For this exercise, copy out each line of the material below that includes "script".

Dataset entries:
##############################
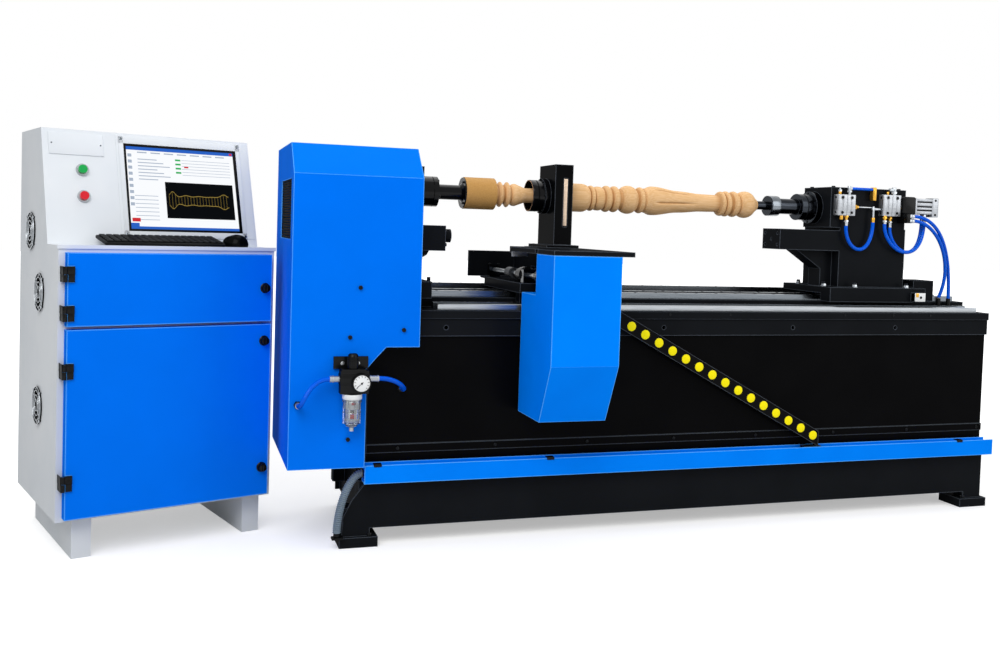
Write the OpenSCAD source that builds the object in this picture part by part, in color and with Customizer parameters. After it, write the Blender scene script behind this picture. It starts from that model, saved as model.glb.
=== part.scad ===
// Automatic wood lathe with its control cabinet, in millimetres, +Z up, floor at z 0.
// The origin is the centre of the four anchor holes under the bed; +X runs along the bed to the tailstock.

/* [Bed] */
// length of the bed from the left pad to the right pad
bed_len = 2460; // [1800:10:3200]
// depth of the bed beam from front face to back face
bed_depth = 470; // [380:5:620]
// height of the top of the bed beam's front step
bed_top = 734; // [600:1:900]
// height of the underside of the bed beam
beam_low = 652; // [560:1:700]
// thickness of the foot pads
pad_t = 32; // [15:1:50]
// height where the base ends and the tray starts
base_top = 203; // [150:1:280]
// thickness of the bed's sheet panels
panel_t = 8; // [4:0.5:15]
// diameter of the anchor holes in the pads
anchor_d = 14; // [10:1:30]
// width of a linear rail
rail_w = 23; // [15:1:35]

/* [Spindle] */
// height of the spindle axis over the floor
axis_z = 1112; // [1000:1:1250]
// distance of the spindle axis behind the bed's front reference
axis_y = 230; // [180:1:280]
// diameter of the spindle shaft
shaft_d = 50; // [30:1:60]
// diameter of the drive disc that holds the stock
disc_d = 106; // [70:1:110]
// diameter of the pulleys
pulley_d = 100; // [60:1:120]
// height of the motor axis
motor_z = 620; // [600:1:700]
// running clearance of shafts, on the radius
run = 0.05; // [0.02:0.01:0.1]

/* [Carriage] */
// left end of the carriage
car_x = 570; // [560:1:640]
// width of the blue carriage cover
car_w = 220; // [180:1:260]
// top of the carriage's top plate
plate_z = 937; // [930:1:945]
// diameter of the ring bush's bore
ring_d = 103; // [96:0.5:106]
// height of the tool post's top
post_top = 1218; // [1190:1:1260]

/* [Tailstock] */
// left end of the tailstock base
tail_x = 1785; // [1760:1:1900]
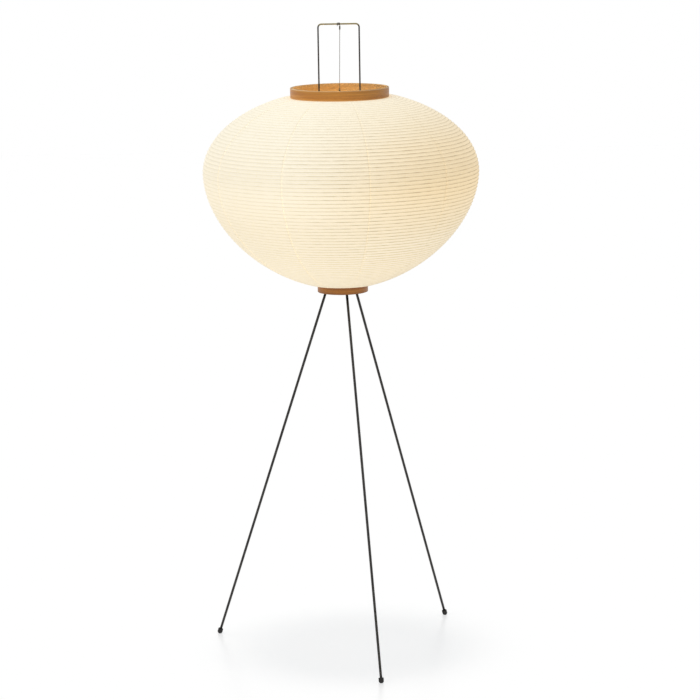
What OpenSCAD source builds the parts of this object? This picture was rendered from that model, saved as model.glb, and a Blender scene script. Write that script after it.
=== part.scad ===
##############################
§ **OUTPUT FOR THIS EXERCISE**:
Write the OpenSCAD source that builds the object in this picture part by part, in color and with Customizer parameters. After it, write the Blender scene script behind this picture. It starts from that model, saved as model.glb.
What OpenSCAD source builds the parts of this object? This picture was rendered from that model, saved as model.glb, and a Blender scene script. Write that script after it.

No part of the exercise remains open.